5/1/1917 (Vienna, Austria) – 10/7/2006 (Vienna, Austria)

Portrait photo of Fred Wander
Fred Wander (1917–2006), 1981. Photo: Daniel Wander.

Fred Wander was born to a Jewish family of cattle dealers and craftsmen in Vienna on 5 January 1917. His birth name was Fritz Rosenblatt. After eight years at school, he lived in various European countries as a casual labourer. In May 1938 he fled from the National Socialists to France.

On 7 September 1939 Rosenblatt was interned in France. In August 1942 he managed to escape to Switzerland but was extradited by the Swiss authorities to the Vichy government, and then deported from Drancy to Auschwitz. Classified there as fit for work, he passed through more than twenty German concentration camps. On 7 March 1945 he was transferred from Gross-Rosen to Buchenwald and worked in the S III (Ohrdruf) subcamp until it was vacated at the beginning of April 1945.

"… I definitely got this serenity from my childhood, inherited it from my father; the serenity of the pariah … of the lost … Without serenity the Jewish people would never have survived, but it is this serenity which, of course, also generates a certain sense of amusement about life and even death…"
Fred Wander

After the liberation of Buchenwald, Rosenblatt returned to Austria in the summer of 1945 and worked as a graphic artist, photographer and journalist in Vienna.
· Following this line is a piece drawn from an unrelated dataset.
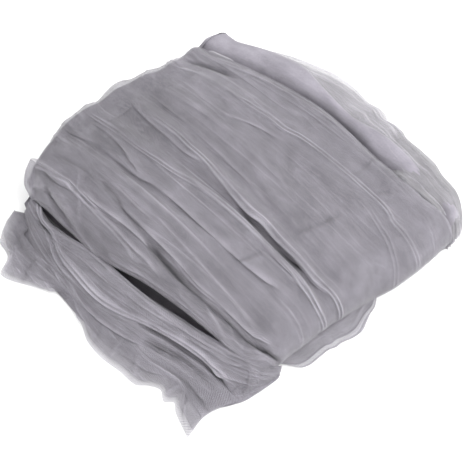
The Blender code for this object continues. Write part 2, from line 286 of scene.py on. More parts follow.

In 1947 he joined the Austrian Communist Party KPÖ. From 1950 on he used the name Fred Wander (in allusion to his life of wandering). In 1955 he took part in the first course of studies of the Johannes R. Becher Institute for Literature in Leipzig with, among others, Erich Loest and Ralph Giordano. In 1958 he moved to the GDR with his wife Maxie. They lived in Kleinmachnow near Berlin. Fred Wander wrote novels, stories, children's books and, in collaboration with Maxie Wander, travel reports.

On 6 May 1968 their daughter Kitty was killed in an accident while playing. In the same year he began writing a story about persecution under the National Socialists and his concentration camp experiences. It appeared in 1971 under the title Der siebte Brunnen ("The Seventh Well"). In 1972 Fred Wander was awarded the Heinrich Mann Prize of the Academy of Arts of the GDR. Ein Zimmer in Paris was published in 1976. Maxie Wander died of cancer on 21 November 1977. In 1980 Fred Wander published a selection of her letters and diaries under the title Leben wär' eine prima Alternative ("Life Would Be a Great Alternative"). In 1983 he moved to Vienna. He published Hotel Baalbek in 1991, and his autobiography Das gute Leben ("The Good Life") in 1996.

Fred Wander died in Vienna on 10 July 2006.